Given problem.
Look through the data and write out every line with the word "axis" in it.

— Start of Provided data —

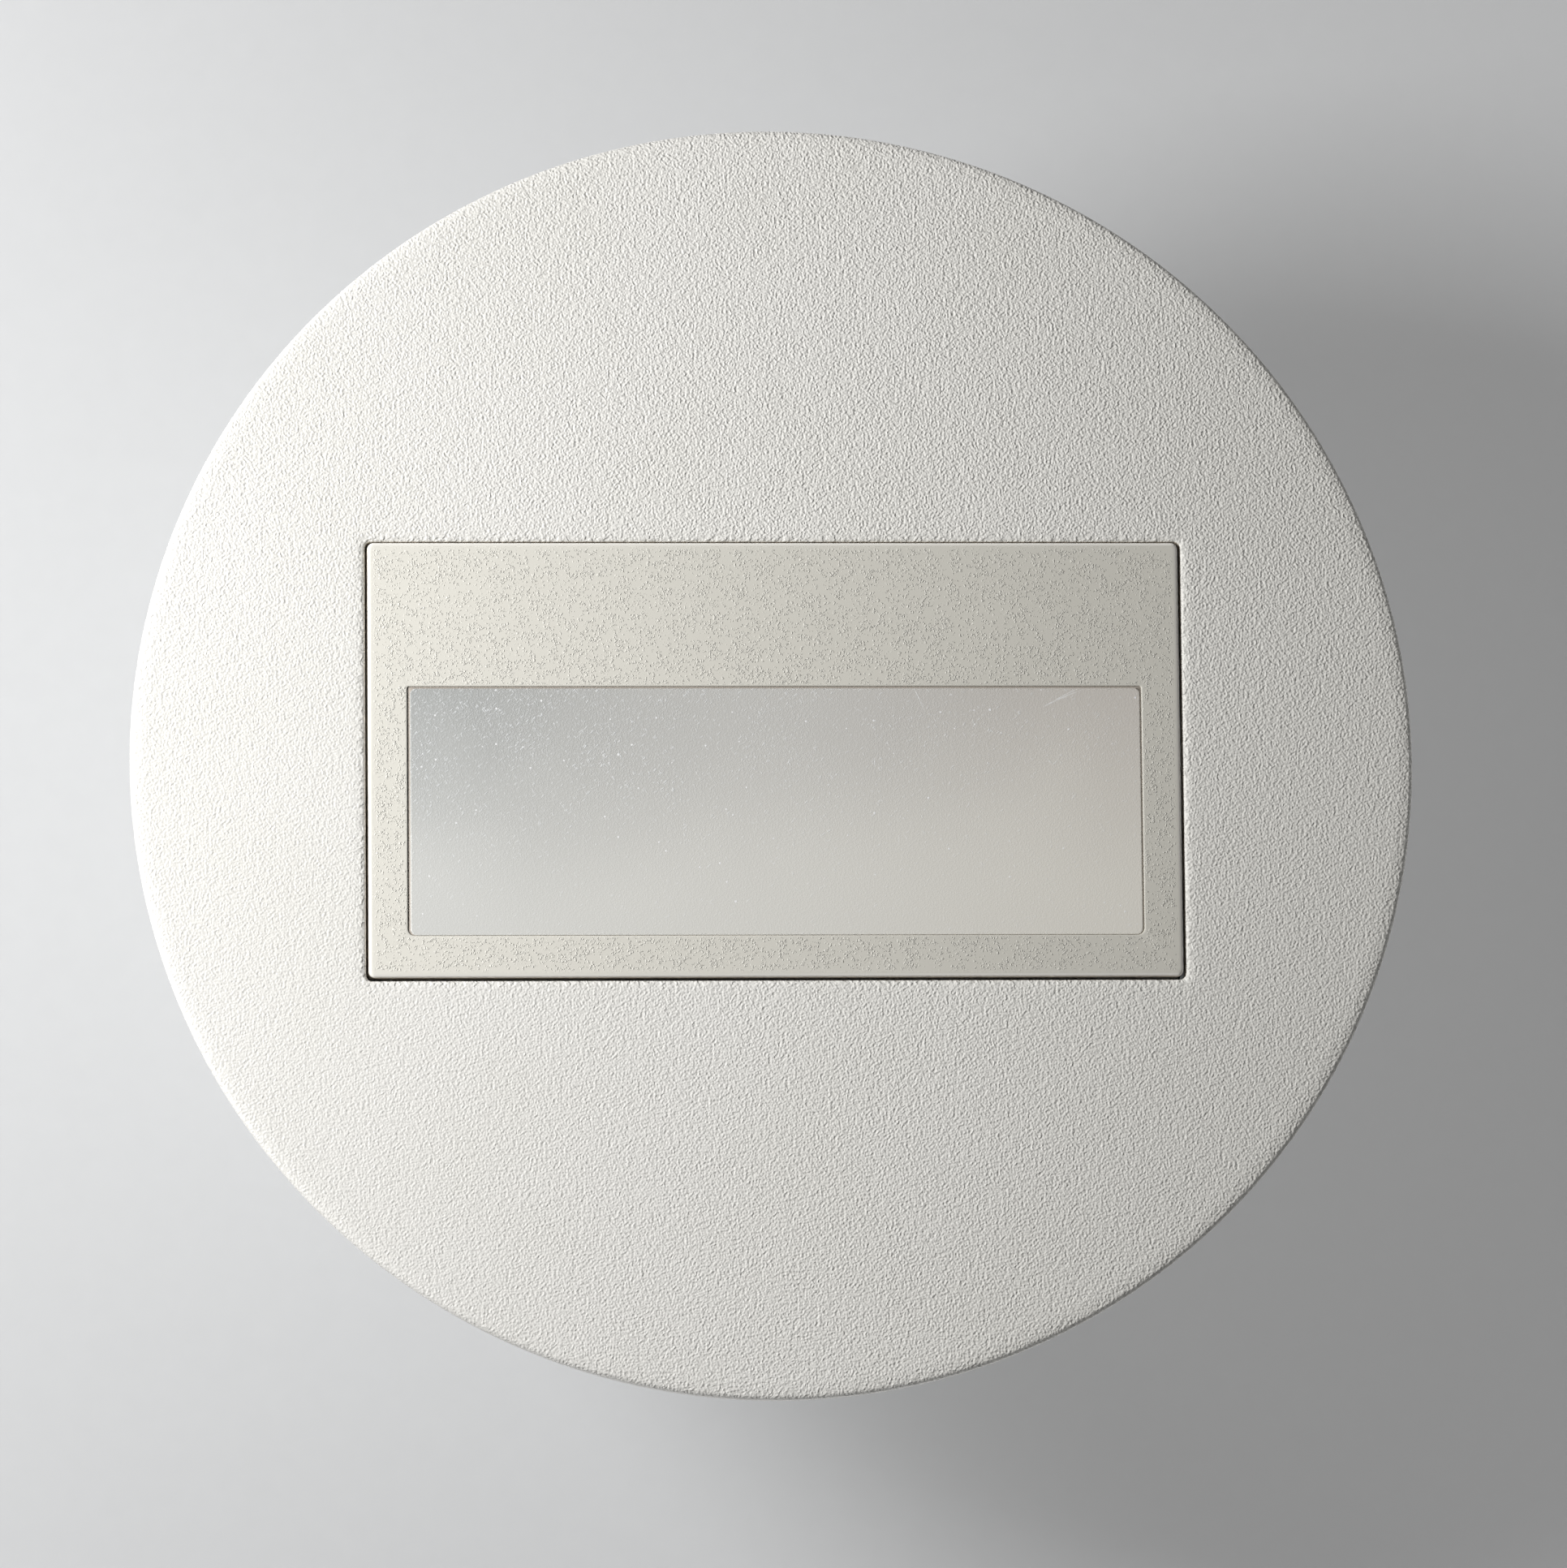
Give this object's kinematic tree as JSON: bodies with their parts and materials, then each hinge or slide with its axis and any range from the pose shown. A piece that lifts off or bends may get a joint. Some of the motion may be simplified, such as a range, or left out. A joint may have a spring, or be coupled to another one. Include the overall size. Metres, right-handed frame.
{
  "type": "led step light",
  "caption": "Round recessed step light: magnetic powder coated cover round a rectangular insert with a low frosted window, sprung fixing clips and a plastic can behind.",
  "frame": {"origin": "centre of the support plate's back face, midway between the two wall box screw slots", "axes": "+Z out of the wall towards the viewer, +Y up the wall with the window low, +X to the right"},
  "size_m": [0.08, 0.08, 0.0292],
  "materials": {
    "cover_paint": "white powder coat with a fine wrinkled grain",
    "bezel_paint": "smooth warm grey-white paint with sparse fine specks",
    "diffuser_frost": "frosted, translucent",
    "nickel": "nickel plated magnet",
    "zinc_plate": "bright zinc plated sheet",
    "seal_foam": "closed cell foam",
    "silicone_grey": "soft silicone",
    "reflector_white": "matt white moulding",
    "board_white": "white solder mask on aluminium",
    "led_phosphor": "yellow phosphor in a white cup",
    "aluminium": "milled",
    "screw_steel": "zinc plated",
    "can_plastic": "light grey moulding, fine spark texture",
    "board_green": "green solder mask",
    "chip_black": "black moulded package",
    "ferrite": "dark grey ferrite",
    "capacitor_sleeve": "dark shrink sleeve",
    "resistor_body": "matt lacquer",
    "film_box": "yellow box",
    "varistor_coat": "blue coating",
    "lead_red": "red insulation",
    "lead_black": "black insulation",
    "terminal_grey": "grey moulding",
    "button_white": "white moulding",
    "button_green": "green moulding",
    "contact_copper": "tinned copper alloy",
    "spring_steel": "zinc plated spring steel",
    "sleeve_silicone": "soft silicone"
  },
  "bodies": {
    "light_module": {"support_plate": "zinc_plate", "wall_seal": "seal_foam", "module_frame": "bezel_paint", "diffuser_gasket": "silicone_grey", "diffuser": "diffuser_frost", "light_box": "reflector_white", "led_board": "board_white", "led_chips": "led_phosphor", "led_board_screws": "screw_steel", "thermal_pad": "silicone_grey", "heat_spreader": "aluminium", "spreader_screws": "screw_steel", "housing_gasket": "silicone_grey", "rear_housing": "can_plastic", "module_screws": "screw_steel", "driver_board": "board_green", "driver_board_screws": "screw_steel", "bridge_rectifier": "chip_black", "driver_chip": "chip_black", "inductor": "ferrite", "chip_resistors": "chip_black", "smoothing_capacitor": "capacitor_sleeve", "fuse_resistor": "resistor_body", "film_capacitor": "film_box", "varistor": "varistor_coat", "led_lead_positive": "lead_red", "led_lead_negative": "lead_black", "terminal_block": "terminal_grey", "terminal_contacts": "contact_copper", "clip_pin_top": "spring_steel", "clip_pin_bottom": "spring_steel", "clip_spring_top": "spring_steel", "clip_spring_bottom": "spring_steel"},
    "cover": {"front_cover": "cover_paint", "cover_magnets": "nickel"},
    "clip_top": {"clip_arm_top": "spring_steel", "clip_sleeve_top": "sleeve_silicone"},
    "clip_bottom": {"clip_arm_bottom": "spring_steel", "clip_sleeve_bottom": "sleeve_silicone"},
    "button_line": {"terminal_button_line": "button_white"},
    "button_neutral": {"terminal_button_neutral": "button_white"},
    "button_earth": {"terminal_button_earth": "button_green"}
  },
  "joints": [
    {"name": "cover_pull", "type": "slide", "parent": "light_module", "child": "cover", "axis": [0, 0, 1], "range_m": [0, 0.015]},
    {"name": "clip_top_fold", "type": "hinge", "parent": "light_module", "child": "clip_top", "pos_m": [0, 0.0266, -0.008], "axis": [-1, 0, 0], "range_deg": [0, 110], "stiffness_Nm_per_rad": 0.02, "springref_deg": -17.19, "deforming": ["clip_spring_top"]},
    {"name": "clip_bottom_fold", "type": "hinge", "parent": "light_module", "child": "clip_bottom", "pos_m": [0, -0.0266, -0.008], "axis": [1, 0, 0], "range_deg": [0, 110], "stiffness_Nm_per_rad": 0.02, "springref_deg": -17.19, "deforming": ["clip_spring_bottom"]},
    {"name": "button_line_press", "type": "slide", "parent": "light_module", "child": "button_line", "axis": [0, 0, 1], "range_m": [0, 0.0012], "stiffness_N_per_m": 500, "springref_m": -0.001},
    {"name": "button_neutral_press", "type": "slide", "parent": "light_module", "child": "button_neutral", "axis": [0, 0, 1], "range_m": [0, 0.0012], "stiffness_N_per_m": 500, "springref_m": -0.001},
    {"name": "button_earth_press", "type": "slide", "parent": "light_module", "child": "button_earth", "axis": [0, 0, 1], "range_m": [0, 0.0012], "stiffness_N_per_m": 500, "springref_m": -0.001}
  ]
}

— End of Provided data —

Result for this task.
Give this object's kinematic tree as JSON: bodies with their parts and materials, then each hinge or slide with its axis and any range from the pose shown. A piece that lifts off or bends may get a joint. Some of the motion may be simplified, such as a range, or left out. A joint may have a spring, or be coupled to another one. Include the overall size. Metres, right-handed frame.
    {"name": "cover_pull", "type": "slide", "parent": "light_module", "child": "cover", "axis": [0, 0, 1], "range_m": [0, 0.015]},
    {"name": "clip_top_fold", "type": "hinge", "parent": "light_module", "child": "clip_top", "pos_m": [0, 0.0266, -0.008], "axis": [-1, 0, 0], "range_deg": [0, 110], "stiffness_Nm_per_rad": 0.02, "springref_deg": -17.19, "deforming": ["clip_spring_top"]},
    {"name": "clip_bottom_fold", "type": "hinge", "parent": "light_module", "child": "clip_bottom", "pos_m": [0, -0.0266, -0.008], "axis": [1, 0, 0], "range_deg": [0, 110], "stiffness_Nm_per_rad": 0.02, "springref_deg": -17.19, "deforming": ["clip_spring_bottom"]},
    {"name": "button_line_press", "type": "slide", "parent": "light_module", "child": "button_line", "axis": [0, 0, 1], "range_m": [0, 0.0012], "stiffness_N_per_m": 500, "springref_m": -0.001},
    {"name": "button_neutral_press", "type": "slide", "parent": "light_module", "child": "button_neutral", "axis": [0, 0, 1], "range_m": [0, 0.0012], "stiffness_N_per_m": 500, "springref_m": -0.001},
    {"name": "button_earth_press", "type": "slide", "parent": "light_module", "child": "button_earth", "axis": [0, 0, 1], "range_m": [0, 0.0012], "stiffness_N_per_m": 500, "springref_m": -0.001}